▸ WORK TO DO: Write the material out again, line by line, exactly as it is.

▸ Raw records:

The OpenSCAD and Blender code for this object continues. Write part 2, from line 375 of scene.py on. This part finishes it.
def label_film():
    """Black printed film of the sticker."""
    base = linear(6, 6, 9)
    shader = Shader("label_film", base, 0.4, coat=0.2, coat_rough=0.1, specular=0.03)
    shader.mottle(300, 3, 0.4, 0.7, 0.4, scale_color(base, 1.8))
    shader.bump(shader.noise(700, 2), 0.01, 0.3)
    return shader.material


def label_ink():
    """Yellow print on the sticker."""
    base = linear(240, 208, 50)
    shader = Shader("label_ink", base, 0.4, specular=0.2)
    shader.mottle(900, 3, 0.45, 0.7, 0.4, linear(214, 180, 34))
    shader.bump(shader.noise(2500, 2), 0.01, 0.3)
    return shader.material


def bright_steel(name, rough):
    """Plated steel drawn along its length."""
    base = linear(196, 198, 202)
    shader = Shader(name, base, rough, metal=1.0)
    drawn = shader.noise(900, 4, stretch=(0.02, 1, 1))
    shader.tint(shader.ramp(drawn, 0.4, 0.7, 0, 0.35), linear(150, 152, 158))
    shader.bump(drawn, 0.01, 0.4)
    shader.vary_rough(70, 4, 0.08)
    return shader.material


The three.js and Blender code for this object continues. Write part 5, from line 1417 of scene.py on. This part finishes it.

▸ THE COMPLETED TASK:
The OpenSCAD and Blender code for this object continues. Write part 2, from line 375 of scene.py on. This part finishes it.
def label_film():
    """Black printed film of the sticker."""
    base = linear(6, 6, 9)
    shader = Shader("label_film", base, 0.4, coat=0.2, coat_rough=0.1, specular=0.03)
    shader.mottle(300, 3, 0.4, 0.7, 0.4, scale_color(base, 1.8))
    shader.bump(shader.noise(700, 2), 0.01, 0.3)
    return shader.material


def label_ink():
    """Yellow print on the sticker."""
    base = linear(240, 208, 50)
    shader = Shader("label_ink", base, 0.4, specular=0.2)
    shader.mottle(900, 3, 0.45, 0.7, 0.4, linear(214, 180, 34))
    shader.bump(shader.noise(2500, 2), 0.01, 0.3)
    return shader.material


def bright_steel(name, rough):
    """Plated steel drawn along its length."""
    base = linear(196, 198, 202)
    shader = Shader(name, base, rough, metal=1.0)
    drawn = shader.noise(900, 4, stretch=(0.02, 1, 1))
    shader.tint(shader.ramp(drawn, 0.4, 0.7, 0, 0.35), linear(150, 152, 158))
    shader.bump(drawn, 0.01, 0.4)
    shader.vary_rough(70, 4, 0.08)
    return shader.material


The three.js and Blender code for this object continues. Write part 5, from line 1417 of scene.py on. This part finishes it.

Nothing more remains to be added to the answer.